- **Directions**
List every line in this data where the string "from" occurs.

- **Entries**
>>

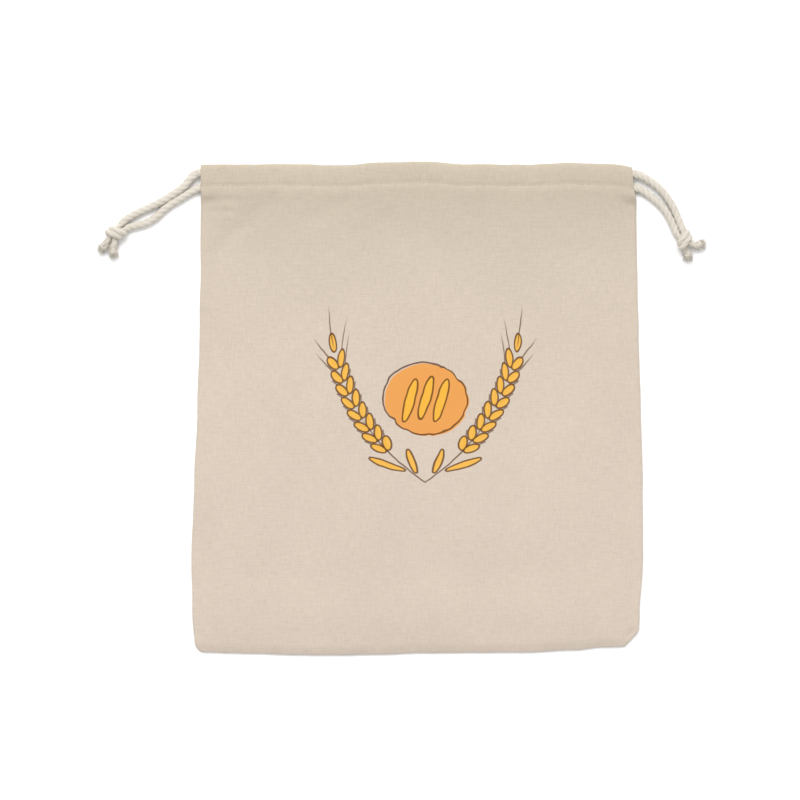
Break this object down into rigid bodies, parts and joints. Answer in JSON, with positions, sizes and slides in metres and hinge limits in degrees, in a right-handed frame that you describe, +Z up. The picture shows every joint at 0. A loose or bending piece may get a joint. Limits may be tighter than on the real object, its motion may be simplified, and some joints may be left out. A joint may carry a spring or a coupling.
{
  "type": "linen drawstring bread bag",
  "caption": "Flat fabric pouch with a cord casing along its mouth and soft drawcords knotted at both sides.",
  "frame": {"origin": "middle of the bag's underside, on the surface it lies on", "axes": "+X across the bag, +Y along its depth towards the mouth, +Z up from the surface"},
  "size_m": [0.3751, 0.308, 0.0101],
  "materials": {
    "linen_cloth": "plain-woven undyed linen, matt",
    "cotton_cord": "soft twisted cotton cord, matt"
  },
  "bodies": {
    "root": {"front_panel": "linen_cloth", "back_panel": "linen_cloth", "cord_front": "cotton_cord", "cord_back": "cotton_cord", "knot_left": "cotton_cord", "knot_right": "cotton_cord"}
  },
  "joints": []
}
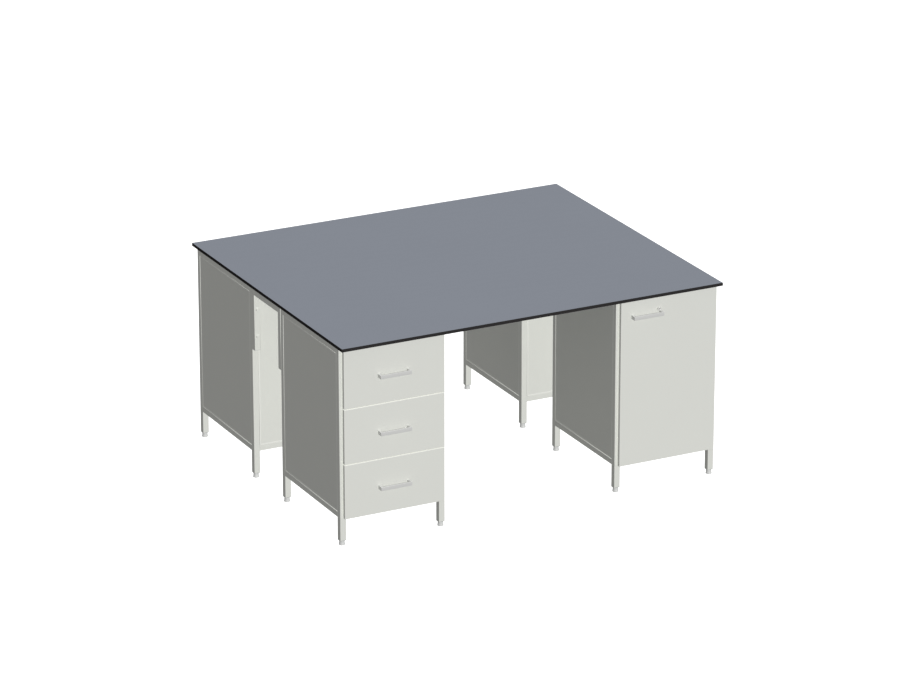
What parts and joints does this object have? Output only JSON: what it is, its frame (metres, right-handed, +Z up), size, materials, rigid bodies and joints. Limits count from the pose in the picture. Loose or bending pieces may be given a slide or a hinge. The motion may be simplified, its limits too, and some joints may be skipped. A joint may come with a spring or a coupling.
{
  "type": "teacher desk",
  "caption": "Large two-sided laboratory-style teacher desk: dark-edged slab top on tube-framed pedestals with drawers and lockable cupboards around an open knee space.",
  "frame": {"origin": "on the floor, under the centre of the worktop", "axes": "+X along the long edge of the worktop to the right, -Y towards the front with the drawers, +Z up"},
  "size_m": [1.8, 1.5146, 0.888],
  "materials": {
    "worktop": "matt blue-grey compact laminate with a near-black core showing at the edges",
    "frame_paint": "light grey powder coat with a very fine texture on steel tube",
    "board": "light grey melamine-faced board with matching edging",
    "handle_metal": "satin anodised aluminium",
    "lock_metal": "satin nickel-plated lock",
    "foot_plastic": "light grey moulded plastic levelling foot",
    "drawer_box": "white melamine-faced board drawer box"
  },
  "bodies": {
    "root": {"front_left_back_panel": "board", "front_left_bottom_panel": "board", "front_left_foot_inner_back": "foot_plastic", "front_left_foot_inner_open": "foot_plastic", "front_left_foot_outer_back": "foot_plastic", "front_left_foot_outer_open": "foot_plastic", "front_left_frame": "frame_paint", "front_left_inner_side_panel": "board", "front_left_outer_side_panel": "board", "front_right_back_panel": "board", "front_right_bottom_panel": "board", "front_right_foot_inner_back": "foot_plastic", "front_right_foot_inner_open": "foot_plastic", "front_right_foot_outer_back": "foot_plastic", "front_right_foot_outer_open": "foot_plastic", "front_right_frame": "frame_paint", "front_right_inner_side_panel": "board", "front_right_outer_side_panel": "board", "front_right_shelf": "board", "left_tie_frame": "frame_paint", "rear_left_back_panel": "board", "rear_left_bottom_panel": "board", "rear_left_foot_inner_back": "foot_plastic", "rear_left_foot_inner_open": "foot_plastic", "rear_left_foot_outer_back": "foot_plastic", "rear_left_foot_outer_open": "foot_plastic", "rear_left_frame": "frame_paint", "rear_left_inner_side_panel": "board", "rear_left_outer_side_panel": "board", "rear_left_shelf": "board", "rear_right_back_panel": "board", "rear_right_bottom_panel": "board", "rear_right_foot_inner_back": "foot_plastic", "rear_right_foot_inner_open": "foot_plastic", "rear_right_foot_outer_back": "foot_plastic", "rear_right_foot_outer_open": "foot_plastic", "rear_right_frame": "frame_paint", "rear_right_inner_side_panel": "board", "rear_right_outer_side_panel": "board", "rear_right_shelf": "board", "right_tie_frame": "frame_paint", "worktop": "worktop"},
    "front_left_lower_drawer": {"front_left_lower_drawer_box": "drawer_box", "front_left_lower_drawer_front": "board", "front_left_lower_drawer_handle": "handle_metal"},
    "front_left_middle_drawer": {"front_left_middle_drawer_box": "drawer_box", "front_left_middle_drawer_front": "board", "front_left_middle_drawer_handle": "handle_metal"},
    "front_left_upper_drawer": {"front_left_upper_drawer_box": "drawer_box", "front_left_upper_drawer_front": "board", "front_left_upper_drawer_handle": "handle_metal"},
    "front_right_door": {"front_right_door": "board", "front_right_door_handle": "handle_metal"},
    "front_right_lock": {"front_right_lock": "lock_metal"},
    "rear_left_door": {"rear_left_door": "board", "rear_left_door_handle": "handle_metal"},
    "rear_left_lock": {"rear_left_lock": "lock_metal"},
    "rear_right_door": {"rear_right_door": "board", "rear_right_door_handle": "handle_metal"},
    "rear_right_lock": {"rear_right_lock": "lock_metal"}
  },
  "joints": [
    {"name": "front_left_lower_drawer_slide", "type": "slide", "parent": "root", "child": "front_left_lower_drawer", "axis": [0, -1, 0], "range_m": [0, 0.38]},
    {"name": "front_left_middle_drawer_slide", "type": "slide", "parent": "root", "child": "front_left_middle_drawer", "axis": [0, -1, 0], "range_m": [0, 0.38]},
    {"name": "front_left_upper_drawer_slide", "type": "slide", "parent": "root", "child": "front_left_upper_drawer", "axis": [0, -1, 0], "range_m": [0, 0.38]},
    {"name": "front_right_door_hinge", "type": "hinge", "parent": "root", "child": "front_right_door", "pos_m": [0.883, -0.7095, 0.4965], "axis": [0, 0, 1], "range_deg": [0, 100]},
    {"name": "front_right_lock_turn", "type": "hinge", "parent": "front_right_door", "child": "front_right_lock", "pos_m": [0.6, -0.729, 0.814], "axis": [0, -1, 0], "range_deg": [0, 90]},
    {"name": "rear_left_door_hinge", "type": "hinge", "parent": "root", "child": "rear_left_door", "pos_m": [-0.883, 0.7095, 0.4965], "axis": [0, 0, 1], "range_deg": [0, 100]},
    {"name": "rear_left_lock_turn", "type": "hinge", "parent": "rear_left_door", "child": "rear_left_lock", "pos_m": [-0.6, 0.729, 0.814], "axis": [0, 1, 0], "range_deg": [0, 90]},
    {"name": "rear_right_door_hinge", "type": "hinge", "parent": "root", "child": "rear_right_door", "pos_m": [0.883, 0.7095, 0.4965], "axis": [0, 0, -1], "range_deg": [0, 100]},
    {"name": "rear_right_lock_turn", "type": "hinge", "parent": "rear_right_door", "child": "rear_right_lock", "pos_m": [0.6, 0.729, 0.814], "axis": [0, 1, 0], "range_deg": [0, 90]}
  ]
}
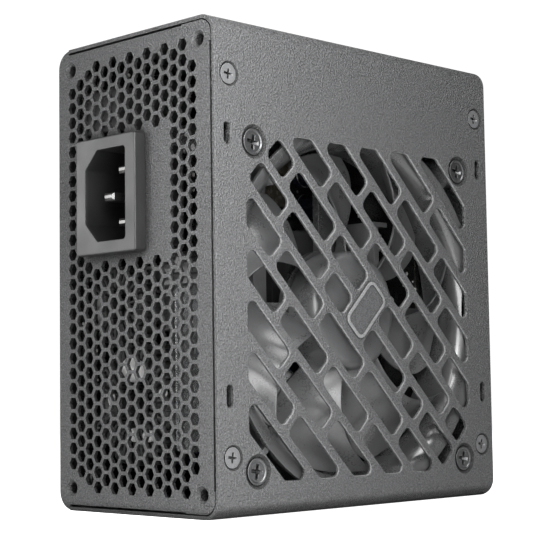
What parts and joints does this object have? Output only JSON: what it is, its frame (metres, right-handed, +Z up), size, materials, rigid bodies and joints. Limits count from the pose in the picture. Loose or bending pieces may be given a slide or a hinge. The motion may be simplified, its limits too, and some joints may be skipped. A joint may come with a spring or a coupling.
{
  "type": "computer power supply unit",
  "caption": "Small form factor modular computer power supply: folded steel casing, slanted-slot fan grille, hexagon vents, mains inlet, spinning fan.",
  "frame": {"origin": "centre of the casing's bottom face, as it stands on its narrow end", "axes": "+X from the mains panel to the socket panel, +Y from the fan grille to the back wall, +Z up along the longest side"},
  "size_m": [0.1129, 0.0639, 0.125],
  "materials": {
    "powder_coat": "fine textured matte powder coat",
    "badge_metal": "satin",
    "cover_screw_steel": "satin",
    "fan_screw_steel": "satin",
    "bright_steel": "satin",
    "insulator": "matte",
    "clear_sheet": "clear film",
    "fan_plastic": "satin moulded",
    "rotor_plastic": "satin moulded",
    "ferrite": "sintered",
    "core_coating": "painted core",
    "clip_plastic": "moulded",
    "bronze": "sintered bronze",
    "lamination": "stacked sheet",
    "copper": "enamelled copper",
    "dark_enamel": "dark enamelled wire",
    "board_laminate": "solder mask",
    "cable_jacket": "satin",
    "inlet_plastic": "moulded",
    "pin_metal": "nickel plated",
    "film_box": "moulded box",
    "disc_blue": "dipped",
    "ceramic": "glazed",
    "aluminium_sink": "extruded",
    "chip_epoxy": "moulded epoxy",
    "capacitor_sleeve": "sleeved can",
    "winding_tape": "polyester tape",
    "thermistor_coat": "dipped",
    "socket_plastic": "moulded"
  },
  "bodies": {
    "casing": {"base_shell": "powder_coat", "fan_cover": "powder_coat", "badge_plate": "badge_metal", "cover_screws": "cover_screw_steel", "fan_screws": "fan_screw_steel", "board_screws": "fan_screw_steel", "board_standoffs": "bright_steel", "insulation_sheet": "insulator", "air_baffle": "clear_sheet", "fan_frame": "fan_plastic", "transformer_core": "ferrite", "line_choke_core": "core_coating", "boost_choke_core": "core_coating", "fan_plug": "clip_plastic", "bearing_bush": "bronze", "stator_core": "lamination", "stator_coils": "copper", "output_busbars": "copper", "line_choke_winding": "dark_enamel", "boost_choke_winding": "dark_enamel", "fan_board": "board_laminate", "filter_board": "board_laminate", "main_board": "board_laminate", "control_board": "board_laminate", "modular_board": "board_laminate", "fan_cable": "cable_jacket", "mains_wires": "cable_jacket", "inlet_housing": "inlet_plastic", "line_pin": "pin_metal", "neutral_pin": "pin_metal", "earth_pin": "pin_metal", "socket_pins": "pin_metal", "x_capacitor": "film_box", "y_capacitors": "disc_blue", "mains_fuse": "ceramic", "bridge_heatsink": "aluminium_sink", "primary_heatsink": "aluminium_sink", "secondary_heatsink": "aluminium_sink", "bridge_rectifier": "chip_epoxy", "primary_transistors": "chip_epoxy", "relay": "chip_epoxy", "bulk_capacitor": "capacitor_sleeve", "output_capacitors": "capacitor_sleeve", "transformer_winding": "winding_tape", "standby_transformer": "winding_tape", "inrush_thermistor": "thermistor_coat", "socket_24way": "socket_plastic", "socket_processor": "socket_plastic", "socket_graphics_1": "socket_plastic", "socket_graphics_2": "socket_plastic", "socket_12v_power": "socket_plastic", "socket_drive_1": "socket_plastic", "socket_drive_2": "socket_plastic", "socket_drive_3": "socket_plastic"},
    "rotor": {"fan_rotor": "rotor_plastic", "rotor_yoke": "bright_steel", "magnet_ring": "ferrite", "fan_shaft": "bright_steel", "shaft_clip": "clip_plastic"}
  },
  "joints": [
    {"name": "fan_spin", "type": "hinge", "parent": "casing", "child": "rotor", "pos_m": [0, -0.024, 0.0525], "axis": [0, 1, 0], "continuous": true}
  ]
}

<<

- **Correct output**
  "frame": {"origin": "middle of the bag's underside, on the surface it lies on", "axes": "+X across the bag, +Y along its depth towards the mouth, +Z up from the surface"},
What parts and joints does this object have? Output only JSON: what it is, its frame (metres, right-handed, +Z up), size, materials, rigid bodies and joints. Limits count from the pose in the picture. Loose or bending pieces may be given a slide or a hinge. The motion may be simplified, its limits too, and some joints may be skipped. A joint may come with a spring or a coupling.
What parts and joints does this object have? Output only JSON: what it is, its frame (metres, right-handed, +Z up), size, materials, rigid bodies and joints. Limits count from the pose in the picture. Loose or bending pieces may be given a slide or a hinge. The motion may be simplified, its limits too, and some joints may be skipped. A joint may come with a spring or a coupling.
  "frame": {"origin": "centre of the casing's bottom face, as it stands on its narrow end", "axes": "+X from the mains panel to the socket panel, +Y from the fan grille to the back wall, +Z up along the longest side"},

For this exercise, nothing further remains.